Fifteen-year-old PEACHES BARTKOWICZ of Hamtramck, Mich., the Wimbledon Junior Girls champion, retained her National Girls' 16-and-under title at Lake Bluff, Ill. by defeating Patsy Rippy of Shawnee, Okla. 6-2, 6-3.

Mac Claflin of Coral Gables, Fla. upset top-ranked George Taylor of Houston to win the 14-and-under championship of the National Boys and Girls tournament, at Chattanooga, Tenn. In the previous round Claflin had defeated second-seeded Richard Stockton of Garden City, N.Y. LINDA TUERO of New Orleans won the girls' 14-and-under title by outsteadying Connie Capozzi of Middletown, Ohio.

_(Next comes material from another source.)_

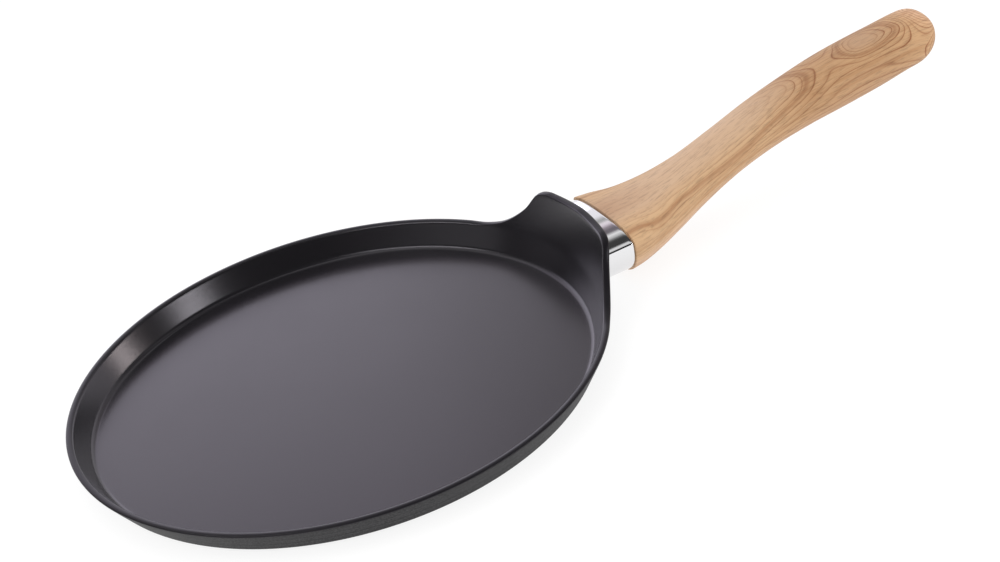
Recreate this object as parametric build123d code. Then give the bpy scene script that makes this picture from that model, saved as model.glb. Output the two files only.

TRACK & FIELD—At the U.S.-U.S.S.R. meet in Los Angeles (see page 8) two Americans shattered their own world records: DALLAS LONG heaved the shot 67 feet 10 inches and FRED HANSEN soared 17 feet 4 inches in the pole vault. As expected, the Soviet women outperformed their U.S. counterparts but only by 59-48; and the U.S. won both the men's competition (139-97) and, for the first time, the combined standings (heretofore unrecognized by the U.S.) with a score of 187 to the Russians' 156.

Pete McArdle of New York and BILLY MILLS of the Marine Corps, stationed at Camp Pendleton, Calif., made the U.S. Olympic team when they finished first and second in the Western Hemisphere Marathon in Culver City, Calif. Rounding out the squad is Buddy Edelen, who qualified last May by winning the Yonkers, N.Y. Marathon.

MILEPOSTS—DIED: Two Chicago Bear football players, Offensive Halfback WILLIE GALIMORE, 29, of Tallahassee, Fla. and End JOHN FARRINGTON, 28, of Houston, in an automobile accident near Rensselaer, Ind.

DIED: JOHN WHITE, 26, of Musselburgh, Scotland, the star inside right of England's Tottenham Hotspur professional soccer team, when he was struck by lightning on a golf course near London.